:: DATA PROVIDED ::
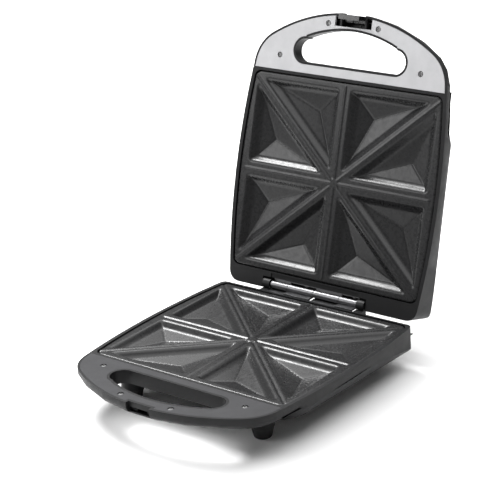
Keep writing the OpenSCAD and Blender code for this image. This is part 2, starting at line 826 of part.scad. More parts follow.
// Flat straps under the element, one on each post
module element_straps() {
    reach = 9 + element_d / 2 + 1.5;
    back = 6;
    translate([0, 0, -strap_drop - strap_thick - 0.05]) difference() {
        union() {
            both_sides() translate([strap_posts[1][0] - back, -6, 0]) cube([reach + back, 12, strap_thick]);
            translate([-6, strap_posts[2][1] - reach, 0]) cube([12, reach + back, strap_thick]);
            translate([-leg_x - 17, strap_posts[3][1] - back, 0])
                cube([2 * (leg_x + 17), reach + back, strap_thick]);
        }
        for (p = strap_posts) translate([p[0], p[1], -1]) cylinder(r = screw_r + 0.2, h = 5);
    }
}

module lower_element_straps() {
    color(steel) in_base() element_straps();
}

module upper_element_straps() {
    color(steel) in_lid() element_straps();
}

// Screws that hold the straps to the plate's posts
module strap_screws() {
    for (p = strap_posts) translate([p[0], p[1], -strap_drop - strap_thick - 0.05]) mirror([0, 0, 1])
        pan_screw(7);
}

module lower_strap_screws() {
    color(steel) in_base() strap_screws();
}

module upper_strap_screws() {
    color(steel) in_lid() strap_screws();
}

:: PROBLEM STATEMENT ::
Extract the listing in its entirety and repeat it exactly.

:: REPLY TO THE EXERCISE ::
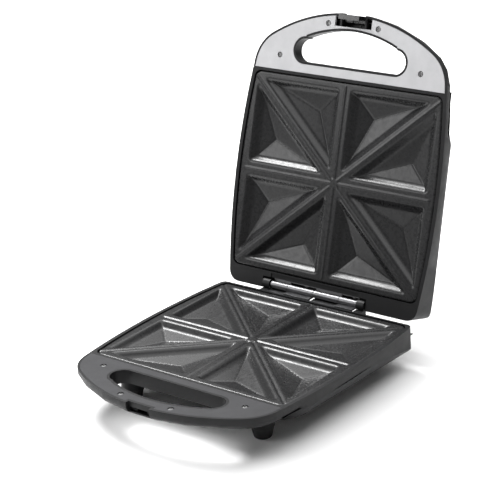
Keep writing the OpenSCAD and Blender code for this image. This is part 2, starting at line 826 of part.scad. More parts follow.
// Flat straps under the element, one on each post
module element_straps() {
    reach = 9 + element_d / 2 + 1.5;
    back = 6;
    translate([0, 0, -strap_drop - strap_thick - 0.05]) difference() {
        union() {
            both_sides() translate([strap_posts[1][0] - back, -6, 0]) cube([reach + back, 12, strap_thick]);
            translate([-6, strap_posts[2][1] - reach, 0]) cube([12, reach + back, strap_thick]);
            translate([-leg_x - 17, strap_posts[3][1] - back, 0])
                cube([2 * (leg_x + 17), reach + back, strap_thick]);
        }
        for (p = strap_posts) translate([p[0], p[1], -1]) cylinder(r = screw_r + 0.2, h = 5);
    }
}

module lower_element_straps() {
    color(steel) in_base() element_straps();
}

module upper_element_straps() {
    color(steel) in_lid() element_straps();
}

// Screws that hold the straps to the plate's posts
module strap_screws() {
    for (p = strap_posts) translate([p[0], p[1], -strap_drop - strap_thick - 0.05]) mirror([0, 0, 1])
        pan_screw(7);
}

module lower_strap_screws() {
    color(steel) in_base() strap_screws();
}

module upper_strap_screws() {
    color(steel) in_lid() strap_screws();
}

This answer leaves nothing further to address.